That flakey girl standing in line outside the ladies room at my favorite Asian-fusion restaurant last night. There she was, giggling and flipping her over-processed, bleached-blonde hair whilst babbling away to anyone who would listen about nonsensical pop-culture garbage. Hot pink platform stilettos complimented her magenta mini-dress, finished with a silver clutch, a deep spray-on tan, thousands in plastic surgery, and artwork on her acrylics. I thought, She’s a voter.
I wasn’t completely sure what she was saying because I believe she was speaking Kardashian. Or maybe it was Jersey Shore. Or it could have been that common Boca language known to me as the “I-only-date-rich-geriatric-men” dialect of American English. And there I stood, waiting for my turn for the one bathroom in the entire joint, my blood pressure boiling,Her vote is worth the same as mine at the polls.
Call me a poli-snob. Call me intolerant. Call me an elitist, even. But never call me an uninformed voter. I became more and more certain, as that girl droned on about her date with Daddy, that she couldn’t tell the difference between Congress and compost (albeit lately I can’t, either).

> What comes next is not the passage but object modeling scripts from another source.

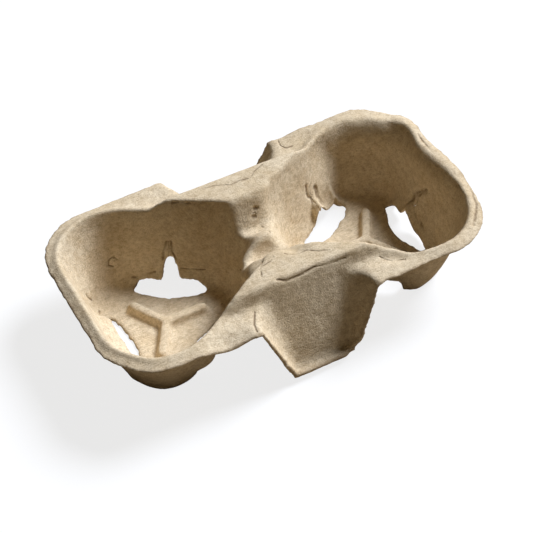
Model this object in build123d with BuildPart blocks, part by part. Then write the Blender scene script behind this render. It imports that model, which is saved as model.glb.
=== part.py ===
from build123d import *
import os
from math import cos, hypot, radians, tan

# A two-cup carrier, moulded from paper pulp as one sheet of even thickness.
# Millimetres. +X runs along the carrier, +Z is up, and the ground is at zero below the middle.

# Sheet
sheet = 2.0

# Flange, the flat trimmed edge that runs all round
flange_length = 217.4
flange_width = 119.6
flange_corner = 32.5
flange_height = 42.0

# Cup cells, each a rounded triangle that widens upwards
cell_spacing = 119.5
seat_reach = 20.0
seat_round = 20.0
mouth_reach = 27.0
mouth_round = 28.0
seat_fillet = 6.0
foot_round = 2.5

# Bead round each mouth, standing on the flange
bead_height = 2.4
bead_top = 1.2
bead_foot = 5.4
bead_round = 0.8

# Ridges across the middle, front and back, standing on the flange
ridge_rise = 8.2
ridge_length = 75.6
ridge_width = 78.4
ridge_draft = 24.6
ridge_end_draft = 64.0
ridge_outer_round = 3.0

# Saddle between the two cells, with a flat valley on each side of a crest
saddle_depth = 15.2
saddle_top_width = 41.0
saddle_valley_width = 26.0
saddle_crest_width = 16.0
saddle_crest_rise = 5.4
saddle_valley_fillet = 2.0
saddle_crest_fillet = 4.0
saddle_shoulder_round = 3.0
saddle_length = 32.0

# Finger recesses, front and back
recess_lip_height = 5.2
recess_lip_flare = 4.6
recess_top_panel = 31.0
recess_top_flare = 16.5
recess_foot_panel = 26.0
recess_foot_flare = 3.6
recess_bow = 0.26
recess_shoulder_round = 2.4
lip_root = 12.0

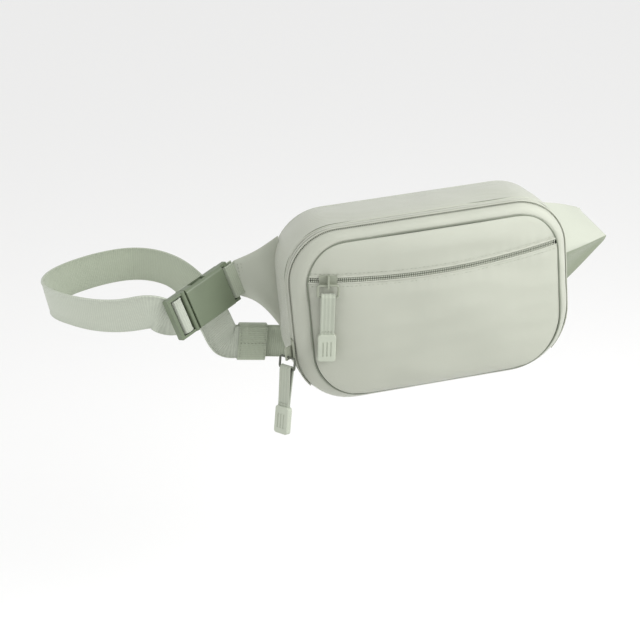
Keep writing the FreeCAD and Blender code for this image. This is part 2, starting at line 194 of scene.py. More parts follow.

I imagined that she votes based on neckties or, worse yet, affordable healthcare.
Once I made it into the loo, I washed my hands three times with more than usual rigor (I like clean hands), getting more annoyed with each second. Through the glass I heard her say something that sounded like Kanye and spun on my heel to exit and pushed open the door with unnecessary force, silently wishing that it would accidentally on purpose cause her to topple off her stilts. My imagination took over. I fantasized her fall would cause her to hit her head. A miraculous injury, really. I imagined that suddenly she awakened from her coma days later with both common sense and a desire to go back to her real hair color. To date men her own age. To watch CSPAN.
But it wasn’t to be. I walked out, and there she stood, unmolested and still chatting away, smiling and unaffected by my ire. I was upset and she was ignorantly blissful. I stalked back to my table and vented about this unsuspecting idiot to my friends. I was frustrated. Always compassionate, my friends listened to my diatribe. I said that we should force people that want to vote to take a test, like a driving test, before they can vote, so that they can prove they know the difference between the House and the Senate. I wasn’t just angry….I had a basic outline of a solution to protect the weight of my vote against her’s.
With a reassuring smile, they said, “Oh, she doesn’t vote.” It hadn’t occurred to me, but maybe they were right. My mood lightened, and I thanked them for being so kind. I thanked the server for my gin and tonic, lit a cigarette, sat back, and made a silent wish that people like her never made it past the mall on the way to the polls.
I still have my hopes and dreams, at least.